The album takes its title from the address of Cole’s boyhood home in Fayetteville, North Carolina, and on this track Cole laments not being there for his mom when it was foreclosed upon while he was at college.

“I’m so sorry that I left you there to deal with that alone,” he regrets on a song that doubles as a testament to a mother’s selflessness.

Years later, Cole would make good: Not only did he buy his mother a house, but in 2014, he purchased his childhood home to let single mothers and their children live there rent-free.

‘She’s Mine Pt. 2’ (‘4 Your Eyez Only’)

The piano is gentle, the questions hard in this lullaby to first-time fatherhood.

“Am I worthy of this gift?” Cole wonders as his newborn daughter cries in the background. “Am I strong enough to lift, into a place that I can see / Someone more important than me?”

Having grown up without his dad around, he vows to be there for his child.

“For the first time / For you, I drop the tough guy (stuff),” he tells her, never sounding tougher.

‘Let Nas Down’ (‘Born Sinner’)

Plenty of rappers get dismissed as sellouts for chasing commercial success with pop-leaning hits, but seldom is it those rappers themselves doing the dismissing. That’s what Cole does here, though, taking himself to task after releasing run-of-the-mill sex anthem “Work Out” as the lead single for his major label debut, “Cole World.”

Stung upon learning that one of his heroes, rapper Nas, was disappointed in him for releasing an obvious cash grab, Cole repents over a squealing sax line.

“Apologies to OGs for sacrificin’ my art,” he atones, making amends by never making that mistake again.

‘Lost Ones’ (‘Cole World: The Sideline Story’)

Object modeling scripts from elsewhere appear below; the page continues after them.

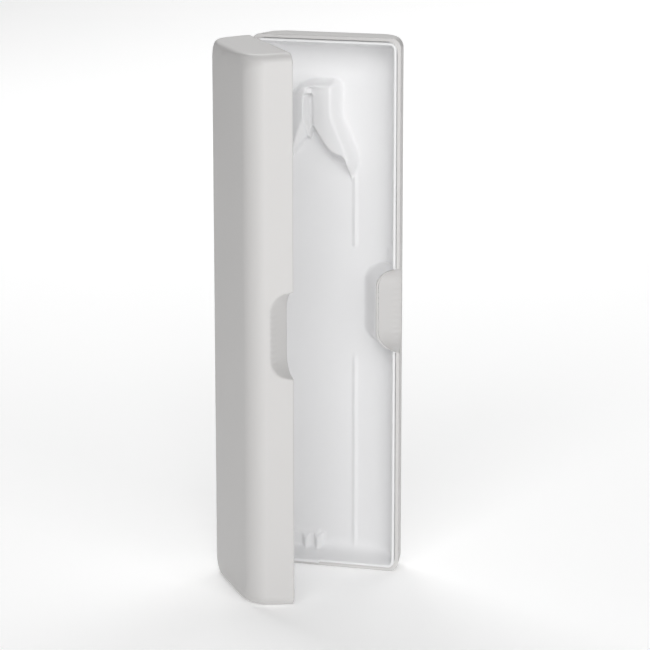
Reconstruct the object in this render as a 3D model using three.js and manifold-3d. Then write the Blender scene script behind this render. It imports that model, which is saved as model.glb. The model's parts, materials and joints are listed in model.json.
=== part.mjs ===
// Travel case for an electric toothbrush: two moulded half shells that open like a book on a
// vertical hinge, each with a moulded tray inside. It stands on its short end, half open.
// Millimetres, +Z up. Every half is drawn closed, in its own frame: u across the width from the
// hinge side, v into the depth from the split plane, z up from the end it stands on.
import * as THREE from 'three';
import { mergeVertices } from 'three/addons/utils/BufferGeometryUtils.js';
import Module from 'manifold-3d';

// Case
const LENGTH = 245;
const WIDTH = 69;
const HALF_DEPTH = 20.5;
const OPEN_ANGLE = 56;             // degrees between the two split planes as it stands
const TOUCH_GAP = 0.3;             // between pieces that touch
const SPLIT_GAP = 0.3;             // between the two rims when closed

// Outer form of a half
const SHELL_WALL = 1.6;
const SIDE_DRAFT = 9.0;            // degrees
const SIDE_STRAIGHT = 12;          // depth at which the corner round starts
const CORNER_REACH = 12;           // width that the corner round takes
const DOME_RISE = 1.1;             // crown of the large face above its corners
const END_LAND = 4;                // flat band at the rim that the case stands on
const END_DRAFT = 2.0;             // degrees
const END_ROUND = 2.4;
const RIM_CORNER = 4.5;

// Trays
const TRAY_WALL = 1.2;
const TRAY_CLEARANCE = 1.7;        // tray floor to the inside of the large face
const TRAY_DEPTH = HALF_DEPTH - SHELL_WALL - TRAY_WALL - TRAY_CLEARANCE;  // to the tray floor
const TRAY_STRAIGHT = 6;
const TRAY_CORNER_REACH = 15.5;
const TRAY_FLOOR_DROP = 0.2;
const TRAY_END_ROUND = 6;
const LIP_PROUD = 1.2;             // base tray's lip above its split plane
const LIP_WALL = 0.95;
const LIP_ROOT = 2;
const LID_TRAY_TOP = 4;            // set back so that the base tray's lip has room
const TAB_PROUD = 2.6;             // guide tab at the foot of the base tray
const TAB_HALF_WIDTH = 7.6;

// Finger scoops in the two free sides
const SCOOP_REACH = 10.5;            // cut back from the free side at the split plane
const SCOOP_DEPTH = 12.5;          // depth at which the scoop leaves the side wall
const SCOOP_CENTRE = 122.5;         // height of its middle
const SCOOP_LENGTH = 38;
const SCOOP_ROUND = 7;
const MOUND_SPREAD = 3;            // the tray's mound behind it widens to its foot by this
const MOUND_TOP = 0.3;

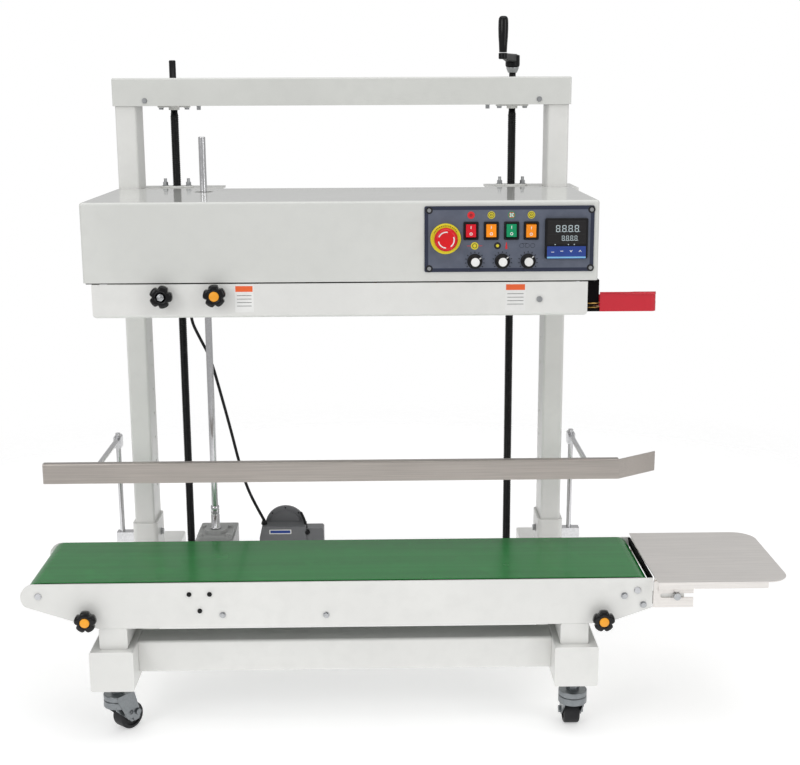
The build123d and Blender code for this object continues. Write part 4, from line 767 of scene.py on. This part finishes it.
def make_panel_print():
    """Printed marks on the panel: plain function symbols and dial ticks; and dark rings painted as the shade
    in the sunk rings round its screws.
    """
    keys = ["ink", "red", "yellow", "green", "white_print", "rocker_red"]
    ink, red, yellow, green, white, bright = range(len(keys))

    def on(x_mm, z_mm, lift=0.0):
        return at(x_mm, PANEL_Y_MM - lift, z_mm)

    def switch_symbols(work):
        for x, colour in zip(SWITCHES_MM, (red, yellow, green, yellow)):
            top = on(x, ICON_Z_MM, INK_STEP)
            disc(work, on(x, ICON_Z_MM), ICON_R, INK_STEP, colour)
            arc(work, top, 4.0, 5.0, 0, 360, 0.06, ink if colour == yellow else bright)
            arc(work, top, 1.2, 2.2, 0, 360, 0.06, white if colour == green else ink)
            if colour == green:
                for turn in (45, 135, 225, 315):
                    disc(work, top + facing(turn) * 3.4 * MM, 1.1, 0.08, white, 12)

    def dial_symbols(work):
        bar(work, on(229.5, POT_ICON_Z_MM), 26.0, 0.9, INK_T, red)
        disc(work, on(229.5, POT_ICON_Z_MM), ICON_R, INK_STEP, yellow)
        arc(work, on(229.5, POT_ICON_Z_MM, INK_STEP), 3.2, 4.2, 0, 360, 0.06, ink)
        disc(work, on(268.5, POT_ICON_Z_MM), 6.0, INK_STEP, ink)
        disc(work, on(268.5, POT_ICON_Z_MM, INK_STEP), 2.6, 0.06, yellow, 20)
        wedge = [on(x, z) for x, z in ((281.6, 882.0), (285.6, 882.0), (284.1, 893.5), (283.1, 893.5))]
        prism(work, wedge, FRONT * INK_STEP * MM, red)
        for x in (309.8, 319.2, 328.6):
            arc(work, on(x, POT_ICON_Z_MM), 3.3, 3.9, 0, 360, INK_T, ink)
        bar(work, on(314.5, 891.2), 9.0, 0.6, INK_T, ink)

    def marks(work):
        switch_symbols(work)
        dial_symbols(work)
        for x in POTS_MM:
            for step in range(13):
                way = facing(240 - 25 * step) * MM
                stroke(work, on(x, POT_Z_MM) + way * 14.4, on(x, POT_Z_MM) + way * 17.0, 0.7, INK_T, ink)
        # dark rings painted as the shade in the sunk rings round the panel screws
        for place in PANEL_SCREWS_MM:
            arc(work, on(*place), 3.3, 6.2, 0, 360, INK_T, ink)
    piece("panel_print", marks, keys, "head", smooth=False)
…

An after-school-special storyline gains bruising, real-life connotations when this song’s protagonist impregnates his girlfriend, then urges her to get an abortion because he doesn’t feel they’re fit to be parents. She objects, promising to raise the child on her own while noting how hard it was for the man who impregnated her to grow up without a father himself.

“Did you forget all those conversations that we had way back / ’Bout your father and you told me that you hate (him) / Talkin’ bout, he a coward and you so glad that you ain’t (him),” Cole rhymes in her voice, confronting the painful realization of becoming that which you despise.

‘4 Your Eyez Only’ (‘4 Your Eyez Only’)

On the title track to his fourth album, Cole provides a voice for a man who no longer has one: his boyhood friend James McMillan Jr., who died at age 22.

The first two verses are delivered from the perspective of McMillan, as he addresses the daughter he left behind after getting caught up in a life of crime.

“See, baby girl, I realized, my definition of a real (man) was skewed / My views misshaped by new mixtapes / That confirmed the (lessons) I learned in the streets was true.”

On the final verse, Cole speaks to his friend’s daughter directly, explaining to her the real meaning of masculinity in an environment that often equates being hard with being a man.

“Your daddy was a real (man), not ’cause he was hard / Not because he lived a life of crime and sat behind some bars / Not because he screamed, ‘(Expletive) the law,’ although that was true / Your daddy was a real (man) ’cause he loved you.”

‘Love Yourz’ (‘2014 Forest Hills Drive’)

Plenty of rappers make a living by pointing out just how much more awesome their lives are in comparison to yours — we’re looking at you, Future. But Cole frequently takes the opposite tack. He may elevate himself over other rappers, but not his audience.

“No such thing as a life that’s better than yours,” Cole argues here. “Always gon’ be a whip that’s better than the one you got / Always gon’ be some clothes / That’s fresher than the ones you rock / Always gon’ be a (lovely young lady) that’s badder out there on the tours / But you ain’t never gon’ be happy till you love yours / For what’s money without happiness?”

His point: Don’t sweat those empty pockets so long as the heart is full.